Published September 11, 2018

Hi my name is Bobby Shaw, and I’m a One Trick Pony. At least that is how some people see me in this industry. A One Trick Pony is defined as ‘a person or thing with only one special feature, talent, or area of expertise’. And that’s not really true of course, but I do have an intense focus on culture and people development in the restaurant business and I won’t apologize for that. That intense focus has also produced some kick ass results over the years and while I’m certainly proud of that, I am even more proud of the teams of people I have led through the years that have delivered those results.

There is no substitute for having the right people in the right places doing the right things. Creating a culture that recognizes and rewards top performers for delivering results the right way will pay dividends far beyond anything that shows up on a PNL. In addition to great financial results what shows up is a group of people who want more for each other than they want for themselves and that reproduces itself across generations of leadership in your organization.

When I talk about culture I am always sure to talk about how building a culture that fosters an environment of excellence will impact the business model in so many different ways that once you get it going you couldn’t stop it if you wanted to, and of course why would you want to?

I’m still surprised when I meet restaurant owners, senior executives and leaders who have one foot in and one foot out of building a culture that will give them the foundation to build a successful restaurant company.
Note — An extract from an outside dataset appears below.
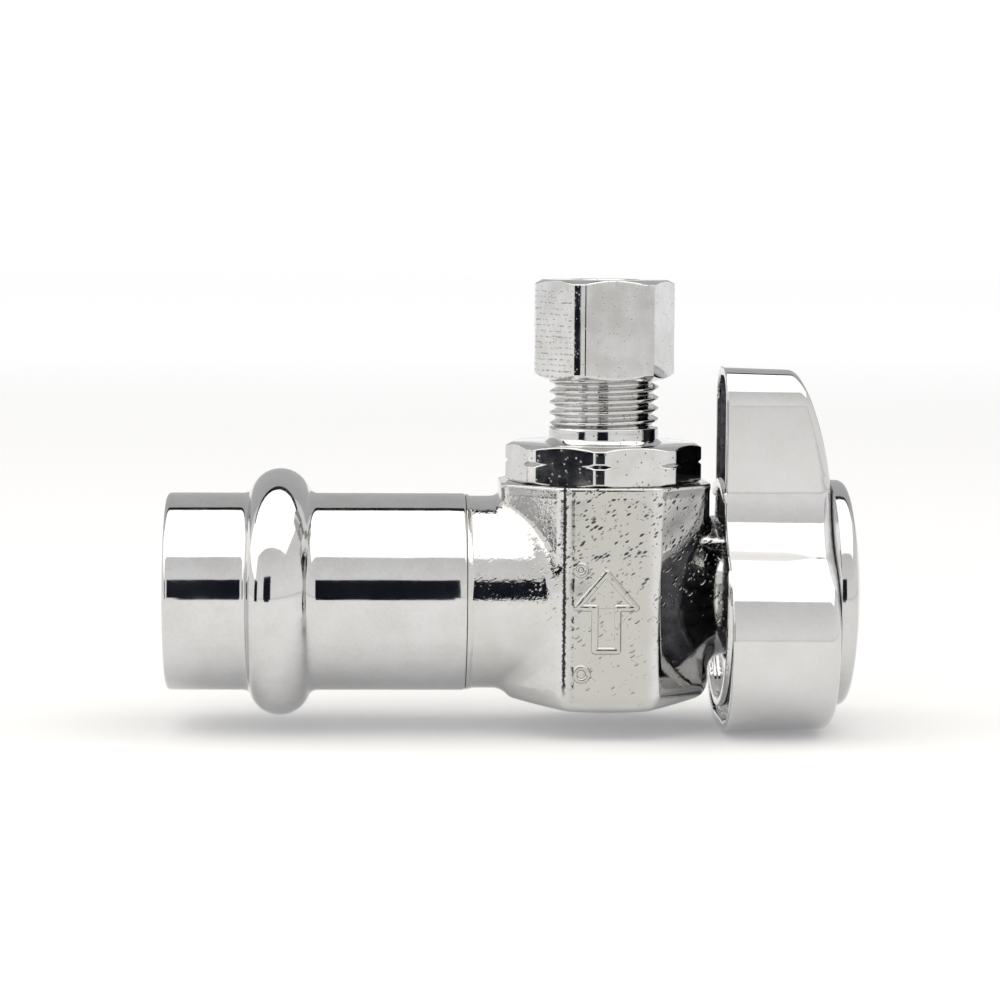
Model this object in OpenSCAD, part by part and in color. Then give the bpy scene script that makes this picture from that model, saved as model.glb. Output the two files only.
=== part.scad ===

I’m amazed when in those conversations there is excuse after excuse given as to why they can’t do it. It’s too expensive and takes too much time they tell me. I tell them they can’t afford NOT to build that culture and that the time it takes to build that culture gives them a lot of time back to focus on building the business with culture as the foundation. I also remind them that building a strong people culture isn’t a destination, it’s a journey.

On the other side of the conversation, I am elated when I meet restaurant owners, senior executives and leaders who have come to the realization that none of the other initiatives in their organizations will ever be maximized to their full potential without having a strong people culture as the foundation. When leaders get to the point where they realize that everything they want for their business is rooted in culture and leadership development good things start to happen.

Without the laser focus on building culture and people development there was zero chance that Chipotle would have ever achieved the success it did, and I can say that because I was a part of that success for a decade. It’s also the reason that Chipotle will never have that kind of success (the kind that matters, not the stock price) again unless they return to their roots and reinstall that people culture that made them such a force to be reckoned with.

Without a commitment to investing in the people culture no organization will be able to fully achieve what they want to achieve. There may be some short term wins and some level of success achieved but it will be bittersweet.

The building culture conversation applies to your organization whether you are one-unit in Austin (I’m consulting with a one-store franchisee right now and we just promoted two people from within and are building a culture), a four-store franchisee (I have one in Kansas City and they are making the commitment to building a strong people culture to help them scale) or 10, or 100 restaurants. It doesn’t matter. What matters is you making the decision to move forward and plant a flag. Make a decision to invest in your culture. Make a decision to realize that tenure doesn’t equal excellence and what got you here won’t get you there.

Make a decision to invest in excellence. You’ll never regret it.

My name is Bobby Shaw, and I’m proud to be viewed as a One Trick Pony.